Todas las miradas ahora apuntan a Franco Parisi, el candidato que obtuvo el tercer lugar con casi el 20 por ciento de los votos. Al igual que en la elección anterior, a Parisi las encuestas lo daban cuarto o quinto, y volvió a dar la sorpresa. Es la figura que mejor representa a la desafección del electorado: con un discurso enfocado en la crítica hacia los partidos políticos, asentado en las regiones del norte –el territorio minero de donde proviene una parte significativa del PBI del país–, el líder del Partido de la Gente apela a un mundo que a la industria de encuestadores y académicos de Santiago se le sigue escapando. En la campaña anterior sacó 13 por ciento sin siquiera pisar Chile - residía en Estados Unidos a causa de una demanda por pensión alimenticia - , un flanco que suplió con una activa presencia digital. Esta vez pudo pisar el terreno y triplicó sus votos.

El destino de esos votos no está definido. En la elección anterior, la mayoría de su electorado se inclinó por Boric, aunque Parisi había apoyado a Kast luego de una encuesta online entre las bases de su partido. Ayer evitó pronunciarse por ninguno de los dos candidatos, y dijo que lo primero que tenían que hacer era bajarse los sueldos. Pero la izquierda guarda pocas esperanzas de que los votos de Parisi tuerzan los pronósticos: el clima de oposición al gobierno, sumado a una compleja sociología de sus votantes, más afín al discurso actual de la derecha, hace difícil pensar en una transposición mayoritaria a Jara.

Kast y Parisi son dos manifestaciones diferentes de la crisis de representación chilena. El primero representa la demanda por un liderazgo fuerte, la reacción conservadora que sucedió al estallido y se consolidó con la llegada de la crisis de inseguridad. Kast ya no menciona su oposición total al aborto o a la “ideología de género”, banderas que en esta elección fueron tomadas por Kaiser, el otro candidato ultra que contribuyó a “moderarlo”; se concentró en seguridad y migración, proyectando la imagen de un sheriff. La ampliación del campo de la derecha, que parecía debilitarlo al inicio de la campaña, ahora posiblemente lo ayude a alcanzar la presidencia. Pero la irrupción de Kast no se puede entender sin la crisis de la derecha tradicional.

Parisi, en cambio, representa al Chile que está totalmente al margen de la política partidaria, y por eso sintoniza con algo del espíritu del estallido social: su componente antiélite. Es el mundo que está abajo, lejos de los centros urbanos de Santiago (aunque parte del éxito este año se debe a su mejora en la Región Metropolitana). “Los del Partido de la Gente mañana se tienen que levantar para ir a trabajar”, dijo en su discurso, replicando el lugar común tantas veces dicho por tantos votantes, que ahora tienen un candidato que repite y representa esa misma distancia con el sistema político. 

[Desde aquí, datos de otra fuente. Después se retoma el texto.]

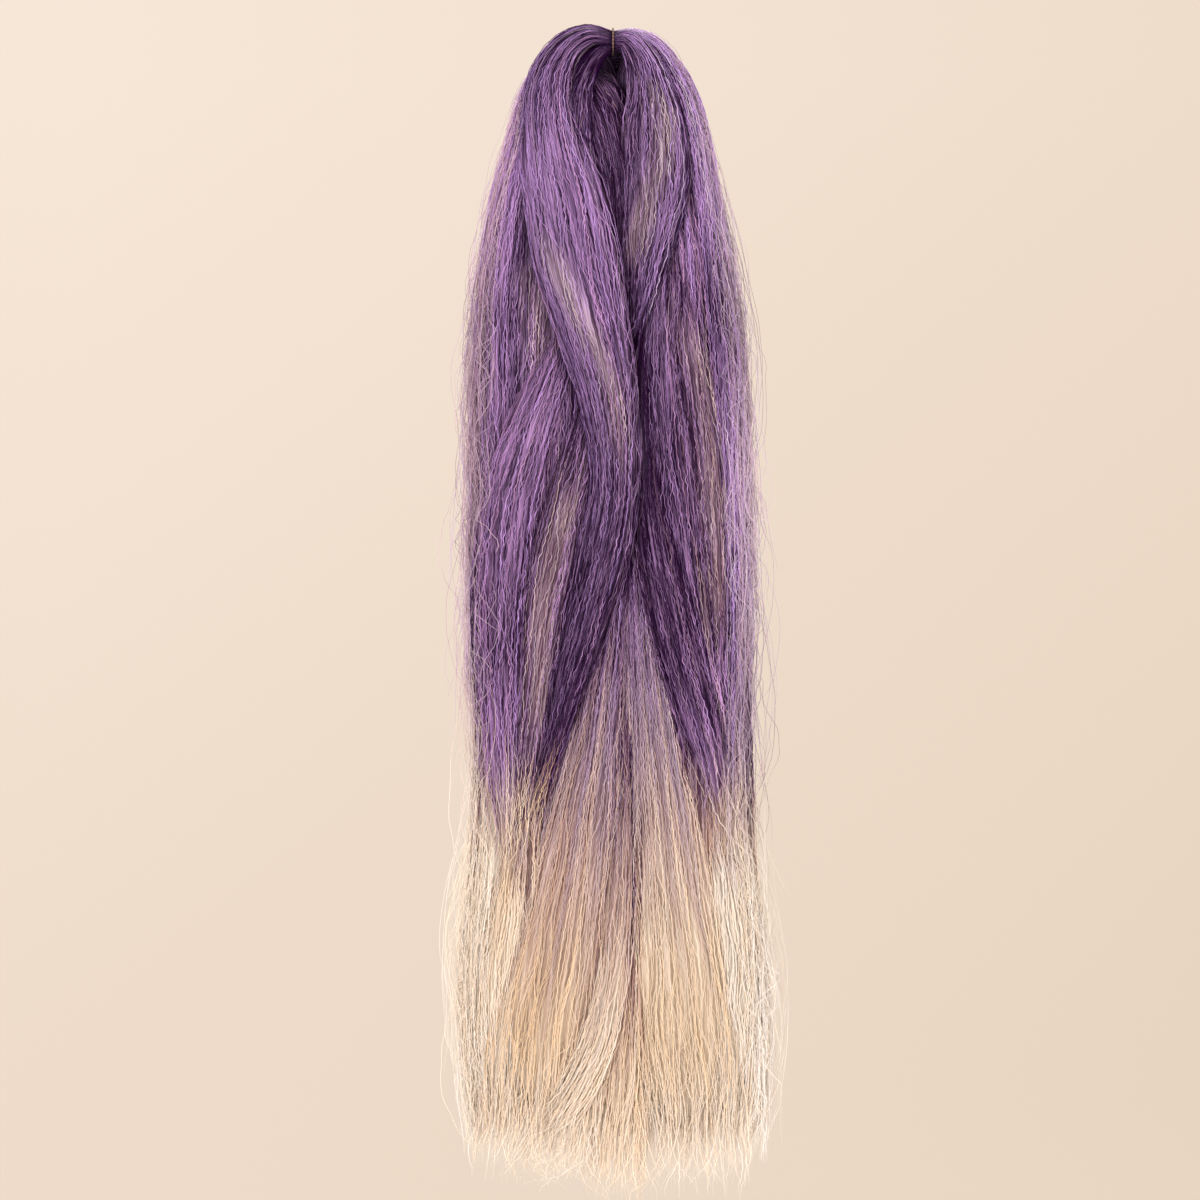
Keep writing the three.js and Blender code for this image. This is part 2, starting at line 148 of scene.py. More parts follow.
def new_material(name: str) -> tuple[bpy.types.Material, bpy.types.NodeTree, bpy.types.Node]:
    """Makes a material whose tree holds only its output.

    Args:
        name: the material's name.
    Returns:
        The material, its tree and its output node.
    """
    material = bpy.data.materials.new(name)
    material.use_nodes = True
    material.node_tree.nodes.clear()
    return material, material.node_tree, add_node(material.node_tree, "OutputMaterial")


class FibreForm(Enum):
    """How a fibre's form is given: modelled as a strand, or drawn on the surface under the strands."""

    STRAND = "strand"
    SURFACE = "surface"


@dataclass(frozen=True)
class FibreFinish:
    """Modacrylic braiding fibre, spun thin, crimped by heat and dip-dyed.

    The spun surface gives it a soft sheen. The small glints where the crimp turns are painted highlights in
    the strands' tone. The dye runs from purple through a greyed mauve to undyed blonde.
    """

    form: FibreForm
    # Where along the fade each pair of colours stands: a fibre in shadow, and one that catches the light.
    dye: tuple[tuple[float, str, str], ...] = (
        (0.0, "26032f", "c69ad5"), (0.25, "320e38", "bf98c6"), (0.45, "54304c", "cfb4c6"),
        (0.7, "a8847a", "e0ccc3"), (1.0, "dfc6a7", "f0e5d6"))
    streak: tuple[str, str] = ("6e4e64", "dcc8c6")
    cool: str = "f0f4ff"
    warm: str = "fff1e2"
    roughness: float = 0.3
    ior: float = 1.5
    gloss: float = 0.09
    # Fibres that are drawn on the surface lie under the strands and get this much of their light, first where
    # they are dyed and then where they are blonde.
    under_light: tuple[float, float] = (0.82, 0.64)
    gap_light: float = 0.72  # how much of that reaches the gaps between them
    crest_light: float = 1.2  # and how much reaches the crest of each
    drawn_spread: float = 0.4  # how much lighter or darker than their lock they are: painted light on crests, painted shade in gaps
    # The real fibre, 0.06 mm thick, is too fine to show, so several together are drawn as one.
    fibre_width_mm: float = 0.8
    fibre_run_mm: float = 50.0
    crimp_mm: float = 5.4
    crimp_across_mm: float = 7.0
    crimp_reach_mm: float = 1.5

    def fibre_colour(self, tree: bpy.types.NodeTree, tone: bpy.types.NodeSocket) -> bpy.types.NodeSocket:
        """Adds the dye's colours along the fibre, from shadow to light, with the pale streaks and the tint.

        Args:
            tree: the material's node tree.
            tone: how light the fibre is.
        Returns:
            The colour socket.
        """
        shares = {name: add_node(tree, "Attribute", {"attribute_name": name}).outputs["Fac"]
                  for name in ("fade", "warm", "streak")}
        sides = []
        for side, pale in zip((1, 2), self.streak):
            ramp = add_node(tree, "ValToRGB", links={"Fac": shares["fade"]})
            elements = ramp.color_ramp.elements
            while len(elements) < len(self.dye):
                elements.new(0.5)
            for element, stop in zip(elements, self.dye):
                element.position = stop[0]
                element.color = linear(stop[side])
            streaked = add_node(tree, "Mix", {"data_type": "RGBA", "in 7": linear(pale)},
                                {"Factor": shares["streak"], 6: ramp.outputs["Color"]})
            sides.append(streaked.outputs[2])
        lit = add_node(tree, "Mix", {"data_type": "RGBA"}, {"Factor": tone, 6: sides[0], 7: sides[1]})
        tint = add_node(tree, "Mix",
                        {"data_type": "RGBA", "in 6": linear(self.cool), "in 7": linear(self.warm)},
                        {"Factor": shares["warm"]})
        tinted = add_node(tree, "VectorMath", {"operation": "MULTIPLY"},
                          {0: lit.outputs[2], 1: tint.outputs[2]})
        return tinted.outputs[0]

    def drawn_fibres(self, tree: bpy.types.NodeTree) -> bpy.types.NodeSocket:
        """Adds fibres that are drawn along the surface, with a crimp.

        The fibre map holds millimetres across and along the lock. Noise with the crimp's wavelength shifts
        the fibres sideways, and noise that is stretched along them makes each one lighter or darker.

        Args:
            tree: the material's node tree.
        Returns:
            A value from 0, a gap, to 1, the crest of a fibre.
        """
        place = add_node(tree, "UVMap", {"uv_map": "fibre_mm"})
        waves = (1 / self.crimp_across_mm, 1 / self.crimp_mm, 0)
        bend = add_node(tree, "VectorMath", {"operation": "MULTIPLY", "in 1": waves},
                        {0: place.outputs["UV"]})
        shift = add_node(tree, "TexNoise", {"in Scale": 1.0, "in Detail": 1.0}, {"Vector": bend.outputs[0]})
        centred = add_node(tree, "VectorMath", {"operation": "SUBTRACT", "in 1": (0.5, 0.5, 0.5)},
                           {0: shift.outputs["Color"]})
        reach = (self.crimp_reach_mm, 0, 0)
        sideways = add_node(tree, "VectorMath", {"operation": "MULTIPLY_ADD", "in 1": reach},
                            {0: centred.outputs[0], 2: place.outputs["UV"]})
        fine = (1 / self.fibre_width_mm, 1 / self.fibre_run_mm, 0)
        lines = add_node(tree, "VectorMath", {"operation": "MULTIPLY", "in 1": fine},
                         {0: sideways.outputs[0]})
        fibres = add_node(tree, "TexNoise", {"in Scale": 1.0, "in Detail": 3.0, "in Roughness": 0.6},
                          {"Vector": lines.outputs[0]})
        sharp = add_node(tree, "MapRange", {"in From Min": 0.34, "in From Max": 0.62},
                         {"Value": fibres.outputs["Fac"]})
        return sharp.outputs["Result"]

    def material(self) -> bpy.types.Material:
        """Builds the material.

        Returns:
            Crimped fibre, for strands or for the surface under them.
        """
        material, tree, output = new_material(f"modacrylic_fibre_{self.form.value}")
        tone = add_node(tree, "Attribute", {"attribute_name": "tone"}).outputs["Fac"]
        shader = add_node(tree, "BsdfPrincipled", {"in Roughness": self.roughness, "in IOR": self.ior,
                                                   "in Specular IOR Level": self.gloss})
        if self.form is FibreForm.SURFACE:
            crest = self.drawn_fibres(tree)
            # Painted shade and light: the drawn fibres' tone is lower in their gaps and higher on their
            # crests, by the value that gives the bump.
            darker, lighter = -self.drawn_spread, self.drawn_spread
            spread = add_node(tree, "MapRange", {"in To Min": darker, "in To Max": lighter}, {"Value": crest})
            tone = add_node(tree, "Math", {"operation": "ADD", "use_clamp": True},
                            {0: tone, 1: spread.outputs["Result"]}).outputs[0]
            bump = add_node(tree, "Bump", {"in Strength": 0.6, "in Distance": 0.35 * MM}, {"Height": crest})
            tree.links.new(bump.outputs["Normal"], shader.inputs["Normal"])
        colour = self.fibre_colour(tree, tone)
        if self.form is FibreForm.SURFACE:
            # Painted shade and light: the surface under the strands gets less light, least in the fibres'
            # gaps and most on their crests.
            dyed, blonde = self.under_light
            fade = add_node(tree, "Attribute", {"attribute_name": "fade"}).outputs["Fac"]
            light = add_node(tree, "MapRange", {"in To Min": dyed, "in To Max": blonde}, {"Value": fade})
            gap = add_node(tree, "MapRange", {"in To Min": self.gap_light, "in To Max": self.crest_light},
                           {"Value": crest})
            share = add_node(tree, "Math", {"operation": "MULTIPLY"},
                             {0: light.outputs["Result"], 1: gap.outputs["Result"]})
            colour = add_node(tree, "VectorMath", {"operation": "SCALE"},
                              {0: colour, "Scale": share.outputs[0]}).outputs[0]
        tree.links.new(colour, shader.inputs["Base Color"])
        tree.links.new(shader.outputs[0], output.inputs["Surface"])
        return material


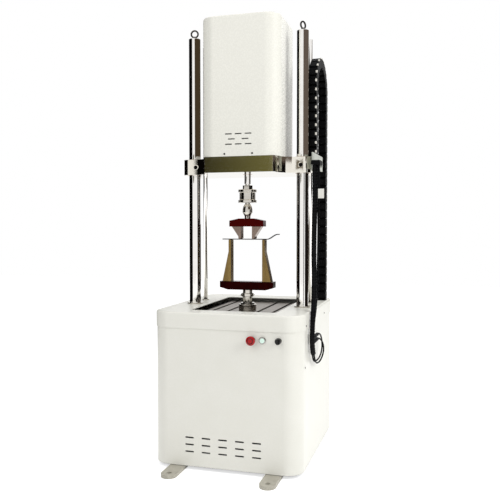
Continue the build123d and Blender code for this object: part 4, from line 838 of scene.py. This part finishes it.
class FATIGUE_OT_fixture(RigOperator, bpy.types.Operator):
    """Finishes the bending fixture and the strip"""

    bl_idname = "fatigue.fixture"
    bl_label = "Bending fixture"

    def execute(self, context):
        sizes = context.scene.fatigue_machine_fixture
        low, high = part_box("fixture_stem")
        self.middle = (low + high) / 2
        self.beams(sizes)
        self.arms(sizes)
        self.strip(sizes)
        softened("turned_stainless", "fixture_stem", "fixture_flange", "lock_ring")
        return {"FINISHED"}

    def bar(self, name, outlines, depth, finish_name, node, nose=None):
        """Bars that stand for a node, with rounded noses at a height where one is given."""
        mesh = bmesh.new()
        for outline in outlines:
            drawn(mesh, [(self.middle.x + x, z) for x, z in outline], depth, self.middle.y)
        if nose:
            height, radius = nose
            edges = [edge for edge in mesh.edges
                     if all(abs(vert.co.z - height) < 1e-6 for vert in edge.verts)
                     and abs(edge.verts[0].co.x - edge.verts[1].co.x) < 1e-6]
            bmesh.ops.bevel(mesh, geom=edges, offset=radius, segments=4, profile=0.5,
                            affect="EDGES", material=-1)
        piece = new_piece(name, mesh, [finish_name])
        soften(piece, bpy.context.scene.fatigue_machine_sizes.edge_break)
        stand_for(piece, node)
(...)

Por lo mismo, ni la supervivencia de Kast ni el ascenso de Parisi se explican sin el factor más relevante en estas elecciones: la incorporación del voto obligatorio, que debutó en el plebiscito constituyente de 2022 y ahora llegó a las presidenciales. Casi seis millones de votantes nuevos, rotulados como “obligados” por los encuestadores, salieron a votar, inclinando la balanza por candidaturas de partidos no tradicionales. Por eso Kast mejoró su caudal de votos a pesar de contar con un campo más fragmentado, y el apoyo de Parisi se disparó. El comportamiento de este universo, en teoría compuesto mayormente por menores de 40 años de sectores populares, sigue siendo difícil de predecir, pero las elecciones de ayer vuelven a demostrar que el voto obligatorio desafía a los lentes con los que se miraba a la política chilena desde hace poco, y que ahora cambió para siempre.

Si hace cuatro años, cuando pasó a segunda vuelta, José Antonio Kast tenía un techo electoral, los nuevos votantes parecen haberlo derribado. Con el viento a favor y toda la derecha alineada detrás de él, Kast arranca la campaña del balotaje como el favorito indiscutido para llegar a La Moneda. Si lo consigue, se dirá que la nueva estación del famoso y citado al hartazgo péndulo chileno ahora favorece a la ultraderecha. A un ex o renovado o arrepentido pinochetista. La pregunta será la que este nuevo Chile todavía no logra resolver: ¿Cómo se gobierna este país?